More recently, the innocent 13-year-old Andy Lopez was killed last year in Santa Rosa by the first shot by sheriff’s deputy Erick Gelhaus, who continued pumping six more shots into the dead boy’s small body, then handcuffing him, just to make sure. The combat veteran claims he thought the boy’s toy gun was real. Andy might have been my son, or yours. His unnecessary killing sent shock waves through our community, especially among Latinos.
The award-winning 2013 film “Fruitvale Station” is about the BART officer who killed African American Oscar Grant in Oakland. It stars an Oscar-winner as his mother and was produced by Oscar winner Forest Whitaker. The officer was found guilty of involuntary manslaughter and imprisoned. We expect the Lopez family to win their wrongful death civil rights lawsuit and a compelling film to be made.

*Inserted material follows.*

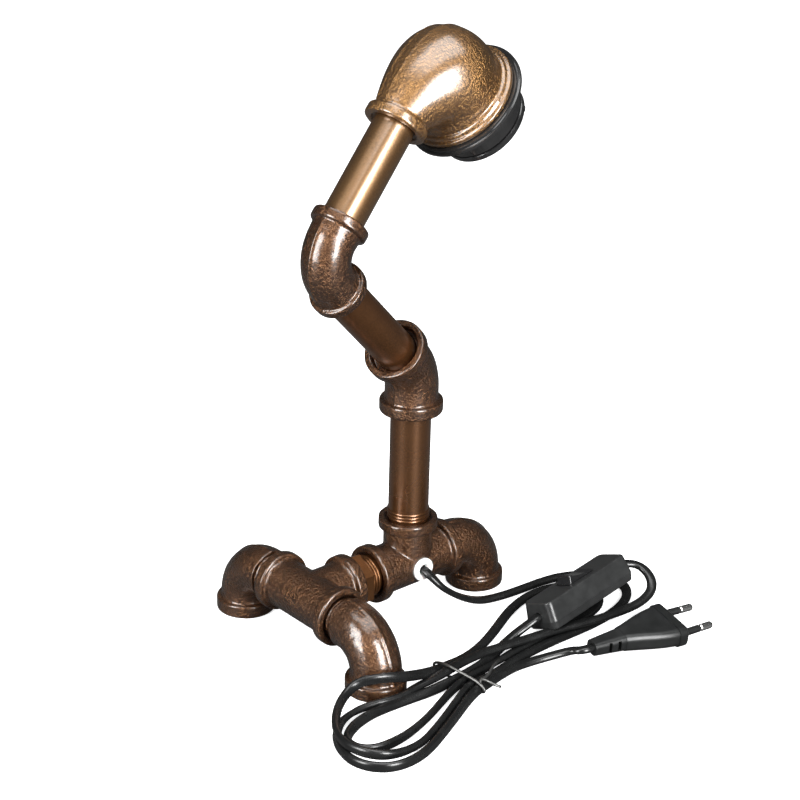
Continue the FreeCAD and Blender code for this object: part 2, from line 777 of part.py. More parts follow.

A beloved and talented member of the Veterans Writing Group that I have been a member of for two decades, Paul Duffy, took his own life recently. Death comes in many forms, some devastating to the survivors.
These are the sorts of deaths that I carry, not only in my memory, heart, and soul, but in my body. I work to make sure they do not either silence or immobilize me in the quest for social justice.
Each death is unique and personal. We can recover from them. Death Cafes are not grief groups where people get counseling. They exist to talk and listen to stories about death, without judgment. They can be more fun than I would have imagined.
“It’s time to take death out of the closet,” Cynthia Sumner observed at the recent Santa Rosa Death Café. Death can awaken and enliven, as well as diminish and defeat—your choice. In my case, I am closer to my death date than my birth date, here on my organic farm, where I notice decay and death every day, as well as in my own body.
“Whenever we bring shadow, shameful or disowned material to the light by acknowledgment through speaking it and sharing with others,” noted our Santa Rosa host Kathy Hoare a few days after the Café, “the act of doing this releases life energy within us and lifts our burden of carrying the unspoken.”